Remote online notarization (RON) in Delaware will soon be permanent. Homebuyers who want to buy or sell property in Delaware will have remote tools to do so with provisions in place laid out by SB 262, which goes into effect in August 1, 2023.
Since a court decision in 2000, only an attorney licensed to practice law in Delaware may conduct a closing related to the sale or refinancing of real property in the state. Following on the court decision, Delaware's Governor Carney issued an executive order authorizing attorneys to conduct video-conference notarizations in 2020.
The new law allows attorneys to continue to perform video-conference notarizations until August 1, 2023. After that date, all state commissioned notaries may conduct remote online notarization.
RON Law in Delaware: A Primer
The new RON law in Delaware outlines certain conditions for remote online notarizations to take place, which include:
Remote Notarization Provider Terms
Before performing their first remote online notarization, a notary public must register with the Delaware Secretary of State and identify the technologies the notary public intends to use.

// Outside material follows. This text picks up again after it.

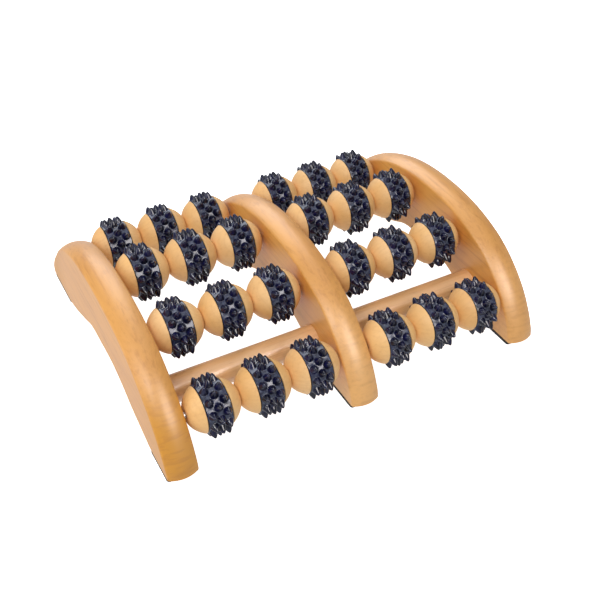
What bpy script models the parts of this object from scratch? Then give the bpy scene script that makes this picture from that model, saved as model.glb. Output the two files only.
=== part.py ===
"""Foot massage roller.

Three arched wooden rails stand on edge, side by side along X, on rubber pads.
A wooden dowel ties their front ends together. Four steel axle rods cross all three
rails and carry grooved wooden balls, and each ball wears a studded rubber ring and
spins freely on its rod. Front is -Y, up is +Z, and the pads rest on Z = 0.
"""

import math

import bmesh
import bpy

MM = 0.001

# Rails.
RAIL_NAMES = ("left", "centre", "right")
RAIL_SPACING = 125.0
RAIL_THICKNESS = 20.0
EDGE_DEPTH = 5.0
EDGE_ROUNDNESS = 2.3
ACROSS = (-1.0, -0.93, -0.7, 0.0, 0.7, 0.93, 1.0)

# Crown of a rail along its middle, as (y, z), from the front foot to the rear foot.
CROWN = (
    (-117.0, 2.2), (-115.4, 9.5), (-109.8, 21.3), (-101.2, 34.0), (-90.0, 45.4),
    (-77.0, 55.2), (-63.0, 62.3), (-45.5, 67.9), (-27.5, 71.2), (-10.0, 72.4),
    (7.5, 72.2), (25.5, 70.2), (42.5, 66.3), (58.5, 60.3), (73.5, 52.2),
    (87.0, 41.7), (98.8, 30.1), (109.5, 19.0), (116.0, 9.5), (117.0, 2.2),
)

# Underside of a rail between its two flat feet, as (y, z).
ARCH = (
    (-84.0, 2.2), (-73.0, 5.6), (-57.0, 10.6), (-41.0, 17.9), (-24.0, 22.7),
    (-3.0, 23.2), (16.0, 22.3), (32.0, 15.9), (54.0, 7.2), (72.0, 2.2),
)

# Rubber pads under the feet of the two outer rails.
PAD_THICKNESS = 1.9
PAD_WIDTH = 19.8
PAD_FRONT = (-113.0, -85.0)
PAD_REAR = (74.0, 113.0)
PAD_CORNER = 2.0

# Axle rows, equally spaced on an arc, front row first.
ROW_ARC_RADIUS = 178.0
ROW_ARC_Y = 1.4
ROW_ARC_Z = -121.1
ROW_ANGLES = (-32.4, -14.4, 3.6, 21.6)
ROD_RADIUS = 2.0
ROD_CHAMFER = 0.4
ROD_HOLE_RADIUS = 2.35
BLIND_DEPTH = 8.0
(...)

The notary public must verify the identity the remote individual from personal knowledge or a witness, or by providing a driver’s license or other government identification which contains either a signature or a photograph. A notary may require an individual to provide additional information or identification credentials necessary to identify the individual.
The notary stamp must include the notary public’s name, the words “State of Delaware,” the commission expiration date and other information required by the Delaware Secretary of State. The stamp must be able to be copied together with the record to which it is affixed or attached or with which it is logically associated.

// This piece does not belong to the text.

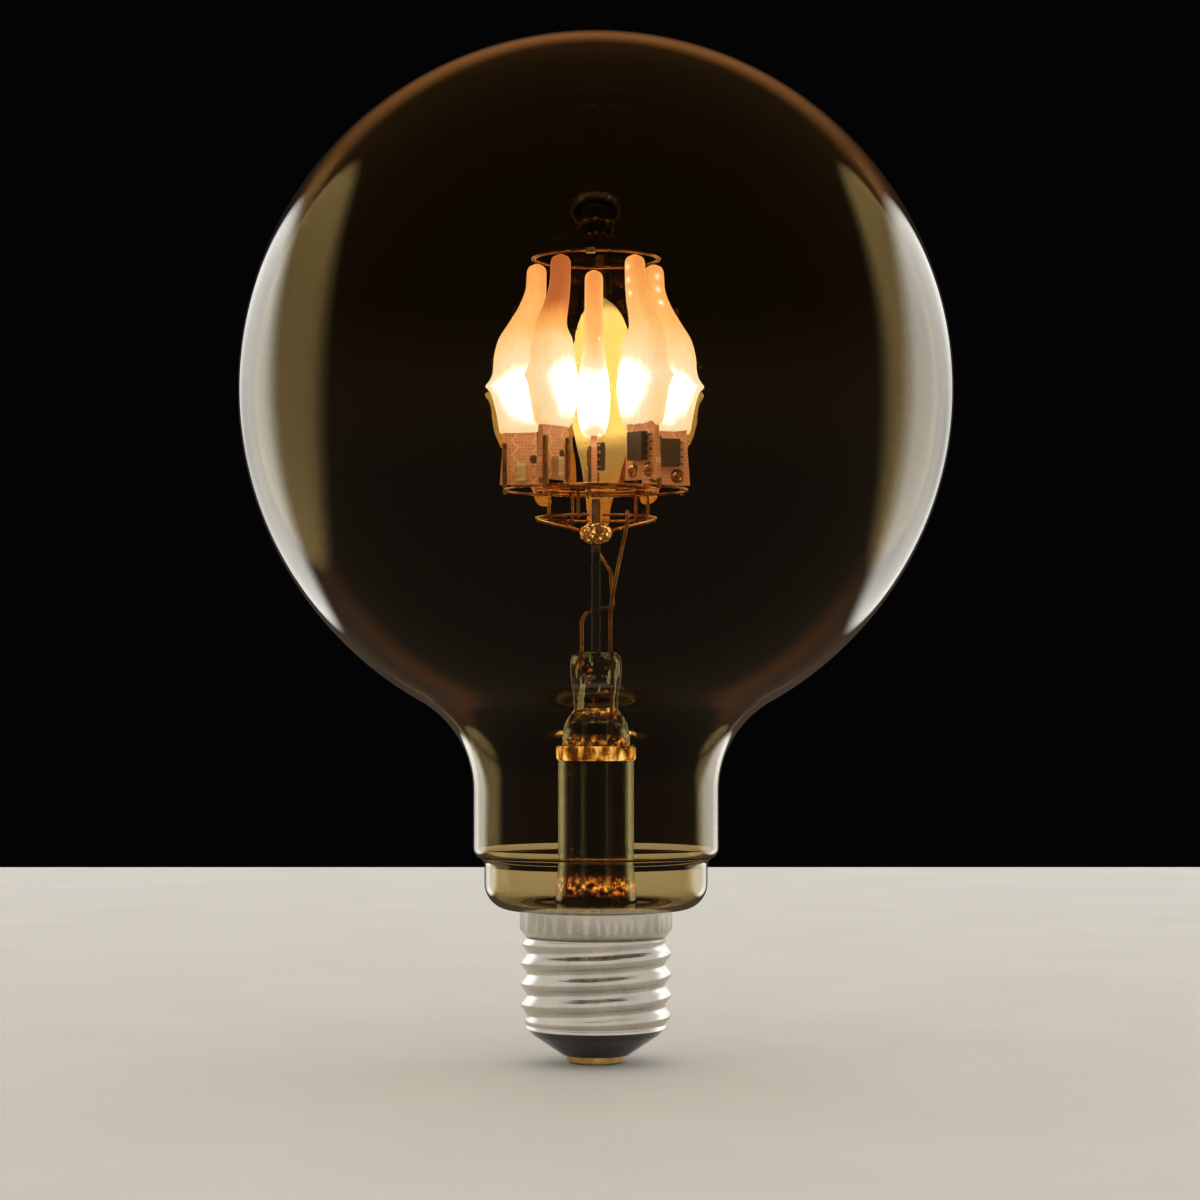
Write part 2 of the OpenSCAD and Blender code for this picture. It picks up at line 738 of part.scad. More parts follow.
module outer_hoop() {
    color(brass_wire)
        translate([0, 0, hoop_z])
            hoop(outer_hoop_r, hoop_wire_d);
}

// The top hoop has two wires side by side, grown by grow where they cut the crimp
module top_hoop_wires(grow) {
    for (side = [-1, 1])
        translate([0, 0, top_hoop_z])
            hoop(top_hoop_r + side * twin_shift, top_wire_d + 2 * grow);
}

module top_hoop() {
    color(brass_wire) top_hoop_wires(0);
}

module top_hoop_crimp() {
    color(nickel)
        difference() {
            translate(round_axis(top_hoop_r, crimp_angle, top_hoop_z))
                rotate([0, 0, crimp_angle])
                    cube([crimp_w, crimp_w, top_wire_d + 2 * crimp_wall], center = true);
            top_hoop_wires(fit);
        }
}

// A short wire stands on each board's top edge and ends under the top hoop
module tip_wires() {
    color(brass_wire)
        for (i = [1:board_count])
            at_board(i)
                translate([top_hoop_r, 0, board_top_z + touch])
                    cylinder(d = top_wire_d, h = tip_cover - touch, $fn = 24);
}

// Flat outline of a board, grown by grow on both edges
module board_outline(grow) {
    polygon(concat(
        [[board_in_r - grow, board_foot_z], [board_out_r + grow, board_foot_z]],
        [for (z = board_heights) [board_outer(z) + grow, z]],
        [for (i = [board_steps:-1:0]) [board_inner(board_heights[i]) - grow, board_heights[i]]]
    ));
}

// Stands a flat outline up in the board's plane, from y0 to y1
module upright(y0, y1) {
    translate([0, y1, 0]) rotate([90, 0, 0]) linear_extrude(height = y1 - y0) children();
}

module flame_board(i) {
    color(board_copper)
        at_board(i) upright(-face_w, face_w) board_outline(0);
}

// The skin is moulded over the board and its light chips, and is open at the foot
module flame_skin(i) {
    color(skin_cream)
        at_board(i)
            difference() {
                loft([for (i = [0:flame_levels - 1]) flame_section(level_z(i))]);
                upright(-face_w - skin_gap - led_t, face_w + skin_gap) board_outline(skin_gap);
                translate([top_hoop_r, 0, board_top_z])
                    cylinder(d = top_wire_d + 2 * fit, h = tip_cover + past, $fn = 24);
            }
}

module light_chips() {
    color("khaki")
        for (i = [1:board_count])
            at_board(i)
                for (p = concat(finger_places, body_places))
                    translate([p[0] - led_w / 2, -face_w - led_t, p[1] - led_l / 2])
                        cube([led_w, led_t, led_l]);
}

module driver_chips() {
    color(chip_black)
        for (i = [1:board_count])
            at_board(i)
                translate([body_mid_r - chip_w / 2, -face_w - chip_stand - chip_t, chip_z - chip_l / 2])
                    cube([chip_w, chip_t, chip_l]);
}

// One bent leg seen from its side: out of the body, down, and a foot on the board
module leg_profile() {
    out = chip_w / 2;
    polygon([
        [out, leg_top], [out + 0.45, leg_top], [out + 0.65, leg_t], [out + leg_reach, leg_t],
        [out + leg_reach, 0], [out + 0.5, 0], [out + 0.3, leg_top - leg_t], [out, leg_top - leg_t]
    ]);
}

module chip_legs() {
    color(nickel)
        for (i = [1:board_count])
            at_board(i)
                for (n = [-1.5:1:1.5], side = [0, 1])
                    translate([body_mid_r, -face_w, chip_z + n * leg_pitch - leg_w / 2])
                        mirror([side, 0, 0])
                            mirror([0, 1, 0])
                                linear_extrude(height = leg_w) leg_profile();
}

// Square pins on the reverse side: one outside the outer hoop, one inside the inner hoop
module board_pins() {
    color(pin_bronze)
        for (i = [1:board_count])
            at_board(i)
                for (r = [pin_in_r, pin_out_r])
                    translate([r - pin_w / 2, face_w, pin_foot_z])
                        cube([pin_w, pin_w, pin_top_z - pin_foot_z]);
}

// A block capacitor on the reverse side, near the board's foot
module chip_capacitors() {
    color(block_tan)
        for (i = [1:board_count])
            at_board(i)
                translate([body_mid_r - block_size[0] / 2, face_w, board_foot_z + block_lift])
                    cube(block_size);
}

// Low domes of solder under the driver chip
module board_solder() {
    color(nickel)
        for (i = [1:board_count], x = solder_places)
            at_board(i)
                intersection() {
                    translate([body_mid_r + x, -face_w + solder_ball_r - solder_rise, board_foot_z + solder_lift])
                        sphere(r = solder_ball_r, $fn = 32);
                    translate([body_mid_r + x - solder_ball_r, -face_w - solder_ball_r, board_foot_z])
                        cube([2 * solder_ball_r, solder_ball_r, solder_lift + solder_ball_r]);
                }
}

// The solid that fills the shell's thread, as rows of points with a face between each four
module threaded_rod() {
    count = thread_columns;
    points = [
        for (i = [0:thread_rows], k = [0:count - 1])
            let (
                a = 360 * k / count,
                z = thread_foot_z + (thread_top_z - thread_foot_z) * i / thread_rows,
                r = thread_r(z, a)
            )
            [r * cos(a), r * sin(a), z]
    ];
    sides = [
        for (i = [0:thread_rows - 1], k = [0:count - 1])
            let (row = i * count, n = (k + 1) % count)
            each [[row + k, row + count + k, row + n], [row + n, row + count + k, row + count + n]]
    ];
    foot = [for (k = [0:count - 1]) k];
    top = [for (k = [count - 1:-1:0]) thread_rows * count + k];
    polyhedron(points = points, faces = concat(sides, [foot, top]));
}

module cap_shell() {
    color(nickel)
        difference() {
            union() {
                threaded_rod();
                rotate_extrude($fn = 96)
                    polygon([
                        [0, thread_top_z - shell_curl], [root_r + shell_curl, thread_top_z - shell_curl],
                        [band_r, band_z], [band_r, cap_rim_z], [0, cap_rim_z]
                    ]);
                translate([0, 0, shell_foot_z])
                    cylinder(r = root_r + shell_curl, h = shell_lip + shell_curl, $fn = 96);
            }
            rotate_extrude($fn = 96)
                polygon([
                    [0, shell_foot_z - past], [bore_r, shell_foot_z - past], [bore_r, thread_top_z],
                    [band_bore_r, band_z], [band_bore_r, cap_rim_z + past], [0, cap_rim_z + past]
                ]);
        }
}

module cap_insulator() {
    plug_r = bore_r - fit;
    color(cap_black)
        rotate_extrude($fn = 96)
            polygon([
                [tail_r + fit, contact_top_z], [contact_d / 2 + insulator_ring, contact_top_z],
                [root_r - insulator_flank, shell_foot_z - insulator_flank], [root_r, shell_foot_z],
                [plug_r, shell_foot_z], [plug_r, plug_top_z], [plug_r - plug_wall, plug_top_z],
                [insulator_hub_r, insulator_hub_z], [tail_r + fit, insulator_hub_z]
            ]);
}

module centre_contact() {
    color("goldenrod")
        difference() {
            union() {
                translate([0, 0, contact_face_t]) cylinder(d = contact_d, h = contact_plate_t);
                cylinder(r = contact_face_r, h = contact_face_t);
            }
            translate([0, 0, -past]) cylinder(r = contact_hole_r, h = contact_top_z + 2 * past, $fn = 32);
        }
}

// Solder fills the contact's hole and holds the resistor's wire
module contact_solder() {
    color(nickel)
        difference() {
            cylinder(r = contact_hole_r - touch, h = contact_top_z - touch, $fn = 32);
            translate([0, 0, tail_foot_z]) cylinder(r = tail_r + touch, h = contact_top_z, $fn = 32);
        }
}

// Cement between the glass mouth and the cap
module cap_cement() {
    color(cement_white)
        rotate_extrude($fn = 96)
            translate([mouth_r + fit, band_z + fit])
                square([band_bore_r - mouth_r - 2 * fit, band_h - fit - cement_drop]);
}

module driver_board() {
    color(board_green)
        translate([0, 0, cap_board_foot_z])
            difference() {
                cylinder(r = cap_board_r, h = cap_board_t, $fn = 96);
                translate([0, 0, -past]) cylinder(r = tail_r + fit, h = cap_board_t + 2 * past, $fn = 32);
            }
}

module rectifier() {
    color(chip_black)
        translate([rectifier_place[0], rectifier_place[1], cap_board_foot_z - rectifier_size[2]])
            cube(rectifier_size);
}

module capacitor() {
    color(sleeve_violet)
        translate([capacitor_place[0], capacitor_place[1], cap_board_z])
            cylinder(d = capacitor_d, h = capacitor_h);
}

// Fusible resistor between the centre contact and the driver board, with its wire
module fuse_resistor() {
    color(resistor_blue) {
        translate([0, 0, tail_foot_z + fit])
            cylinder(r = tail_r, h = cap_board_z - tail_foot_z, $fn = 32);
        translate([0, 0, resistor_foot_z])
            cylinder(d = resistor_d, h = resistor_l, $fn = 32);
    }
}

// Bare wire from the driver board to the shell
module shell_wire() {
    color(nickel)
        wire([
            round_axis(shell_wire_r, shell_wire_angle, cap_board_z + touch),
            round_axis(shell_wire_r, shell_wire_angle, shell_wire_z),
            round_axis(bore_r - touch, shell_wire_angle, shell_wire_z)
        ], 2 * tail_r);
}

globe_envelope();
stem_tube();
stem_collar();
exhaust_tube();
centre_rod();
rod_bead();
bead_wires();
lead_wire_left();
lead_wire_right();
half_hoop(1);  // half_hoop_left
half_hoop(-1);  // half_hoop_right
hoop_posts();
inner_hoop();
outer_hoop();
top_hoop();
top_hoop_crimp();
tip_wires();
flame_board(1);  // flame_board_1
flame_board(2);  // flame_board_2
flame_board(3);  // flame_board_3
flame_board(4);  // flame_board_4
flame_board(5);  // flame_board_5
flame_skin(1);  // flame_skin_1
flame_skin(2);  // flame_skin_2
flame_skin(3);  // flame_skin_3
flame_skin(4);  // flame_skin_4
flame_skin(5);  // flame_skin_5
light_chips();
driver_chips();
chip_legs();
board_pins();
chip_capacitors();
board_solder();
cap_shell();
cap_insulator();
centre_contact();
contact_solder();
cap_cement();
driver_board();
rectifier();
capacitor();
fuse_resistor();
shell_wire();
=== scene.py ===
# %% [markdown]
# # Lit globe lamp with flame-shaped light boards
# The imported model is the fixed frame: it gives the real size and place of every piece. This
# script keeps the pieces whose shape is already right and gives them materials. It models
# the ones that need smooth glass, soft skins or fine detail. Lengths are in metres, and MM
# turns a size in millimetres into metres. The frame is loaded before anything else, because
# every size below is measured against it.

# %% Load the frame
import bpy
import math
from mathutils import Matrix, Vector, noise


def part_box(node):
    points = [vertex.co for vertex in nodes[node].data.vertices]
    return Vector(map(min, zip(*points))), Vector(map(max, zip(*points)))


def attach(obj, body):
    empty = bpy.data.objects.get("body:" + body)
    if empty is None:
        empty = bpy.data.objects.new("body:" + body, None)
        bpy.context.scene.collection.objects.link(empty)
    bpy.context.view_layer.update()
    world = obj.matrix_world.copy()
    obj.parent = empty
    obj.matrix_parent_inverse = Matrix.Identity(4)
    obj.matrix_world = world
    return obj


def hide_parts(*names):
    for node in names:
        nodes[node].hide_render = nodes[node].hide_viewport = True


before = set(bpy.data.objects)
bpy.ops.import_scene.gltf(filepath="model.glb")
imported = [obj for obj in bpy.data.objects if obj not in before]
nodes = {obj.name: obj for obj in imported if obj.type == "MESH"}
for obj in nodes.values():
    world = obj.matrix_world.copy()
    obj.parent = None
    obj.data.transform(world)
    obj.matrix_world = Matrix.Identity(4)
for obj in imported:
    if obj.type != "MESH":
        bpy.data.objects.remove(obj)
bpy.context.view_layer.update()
MM = 0.001
print("pieces in the frame:", len(nodes))

# %% [markdown]
# The camera stands in front of the lamp, a little below the middle of the globe, with a
# long lens. Its place and lens follow from where the photograph's horizon lies and from the
# width of the globe in it. It is tilted up a little instead of shifted, so that other
# views can be taken with the same lens.

# %% Camera
FRAME_PX = 1200
SENSOR = 36
focal_px = 3050
horizon_px = 694
axis_px = 596
camera_z = 64.3 * MM
camera_distance = 535 * MM

camera_data = bpy.data.cameras.new("camera")
camera_data.sensor_width = SENSOR
camera_data.lens = focal_px * SENSOR / FRAME_PX
camera_data.clip_start = 0.01
camera = bpy.data.objects.new("camera", camera_data)
bpy.context.scene.collection.objects.link(camera)
pitch = math.atan((horizon_px - FRAME_PX / 2) / focal_px)
yaw = math.atan((axis_px - FRAME_PX / 2) / focal_px)
camera.location = (0, -camera_distance, camera_z)
camera.rotation_euler = (math.pi / 2 + pitch, 0, yaw)
bpy.context.scene.camera = camera
bpy.context.scene.view_settings.view_transform = "Standard"
print("lens", round(camera_data.lens, 1), "mm, pitch", round(math.degrees(pitch), 2))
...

Video and Journal Retention
The technology provider must retain the visual and audio recording for at least 10 years after the recording is made. The notary must maintain a journal of all notarizations performed, and retain the journal for 10 years. The format of the journal may take either a paper or electronic format.
A remote individual using remote online notarization to buy or sell a property who is currently located outside the United States must be related to a property in the U.S. – or the RON use should involve a matter connected to the U.S. Additionally, RON must not be prohibited in the foreign state in which the individual is physically located.
If the Secretary of State adds further qualifications for identity proofing and the use of communication technology, vendors must adhere to them. The regulations may require technology providers to include antifraud measures that clearly show any change or tampering with a document.
At Stavvy, we’ll continue to keep an eye on the details of this law’s implementation – as well as RON laws in other states – to bring you more information.